In the bond market, however, the two-year Treasury set another record low of 0.53% Tuesday and the benchmark 10-year note remains well under 3%, at 2.95% Wednesday. Meantime, International Business Machines (ticker: IBM) was able to sell three-year notes at just 1%. Such low yields indicate investors' quest for any kind of yield in such as environment.
In the currency market, the dollar is less sought-after as the economy cools and talk heats up about additional Federal Reserve monetary moves to give the economy a boost. As a result, the euro has recovered to $1.32 just in time for tourist season from $1.19 during the tensest days of the European debt crisis last spring.
That this is a case of dollar weakness and not euro strength is evident in the concurrent rise in the Japanese yen. A dollar now only buys 86 yen, down sharply from 95 yen at its peak in early May.
The U.S. Dollar Index, which measures the greenback in terms of six major currencies, also has slid about 9% in that span, to just over 80. That number is worthy of mention only because it represented major support for decades—until it was breached during the financial crisis and talk of the demise of the dollar last year, when it fell as low as 75. Whether the 80 level holds here may be telling.
What's interesting is that much of the rest of the world is seeing precisely the opposite conditions from the U.S.—robust growth with increasing inflationary pressures. But because many emerging economies don't have freely floating exchange rates, they wind up importing the monetary policies of the slow-growing, developed economies, and possibly exacerbate their own problems.
Most of Asia outside of Japan—China, Taiwan, Korea, Thailand, Malaysia and Singapore—have controlled exchange rates. As a result, they have low, U.S.-style interest rates, while their central banks have to buy up dollars to prevent their currencies from appreciating. Unless offset, or "sterilized," by sales of bonds, the central banks become engines of inflation in overheating economies.
Moreover, the inflation problem in emerging economies is exacerbated by rising commodity prices, especially for foodstuffs. Wheat prices are soaring in large part because of Russia's drought. That may add two bits to the price of a loaf of bread for Americans, no big deal; but food prices are much bigger part of the market basket of consumers in emerging economies.

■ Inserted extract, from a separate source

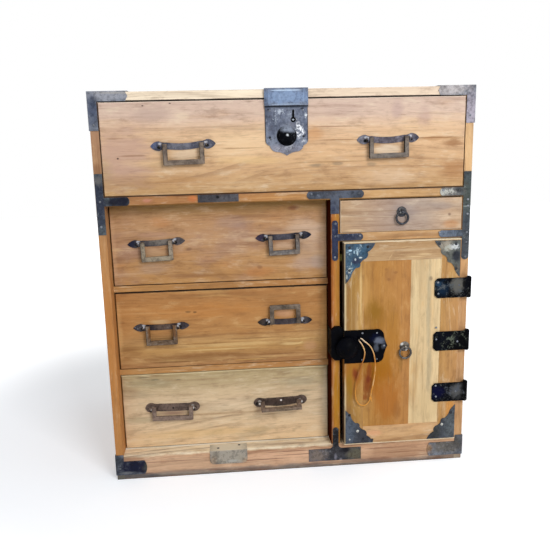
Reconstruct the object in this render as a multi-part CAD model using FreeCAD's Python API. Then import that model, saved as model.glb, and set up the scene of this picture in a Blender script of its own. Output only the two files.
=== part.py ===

Their central banks are sensitive to that inflation and would be inclined to raise interest rates were it not for the pressures they would exert on their currencies' exchange rates.
However the conundrum is resolved, something as seemingly trivial to Americans as an uptick in grain prices may introduce new risk into high-flying emerging stock and bond markets, the darlings of asset-allocators these days.
At the same time, the rise in crude oil prices above the $80 a barrel level is showing up promptly at the gasoline pump. Retail gasoline prices over $3 a gallon are certain to siphon more from the spending power from U.S. consumers' already disinclined to spend on discretionary items.
It is quite puzzling how equity investors see the proverbial glass more than half full while their counterparts in the fixed-income and currency markets see it half empty.
Stock investors can focus on larger, public businesses that have access to credit and can maintain or expand their profit margins by leaning on their smaller suppliers. Moreover, much of the good news in this earnings season comes from banks, which can flow a reduction in loan-loss reserves through their earnings statement. But many companies are generating even greater free cash flow while they keep tight grip on their purses when it comes to expansion. Equity investors expect they will share in that larder.
Currency and bond investors see the larger forces at work in the U.S. economy, namely deflation. The New York Times highlighted on page one Wednesday the growing incidence of outright pay cuts instead of layoffs, something that was assumed to be a relic of a dark, Dickensian past.
The July employment report, due out Friday morning, may take on outsized importance should it be an important influence on next week's meeting of the Federal Open Market Committee. The Fed's policy-setting panel may take steps to expand its balance sheet further in an attempt to provide more support for the economy, if the press leaks are to be believed, if the jobs data disappoint again.
If so, Treasury yields and the dollar can be expected to fall further. Will that benefit large-capitalization stocks, many of which earn the lion's share of their profits abroad? And how do inflationary pressures in Asia figure into U.S. multinationals' earnings outlook?
These questions are unanswerable. You would think such uncertainty would bedevil the stock market. Apparently not, which seems befuddling in itself.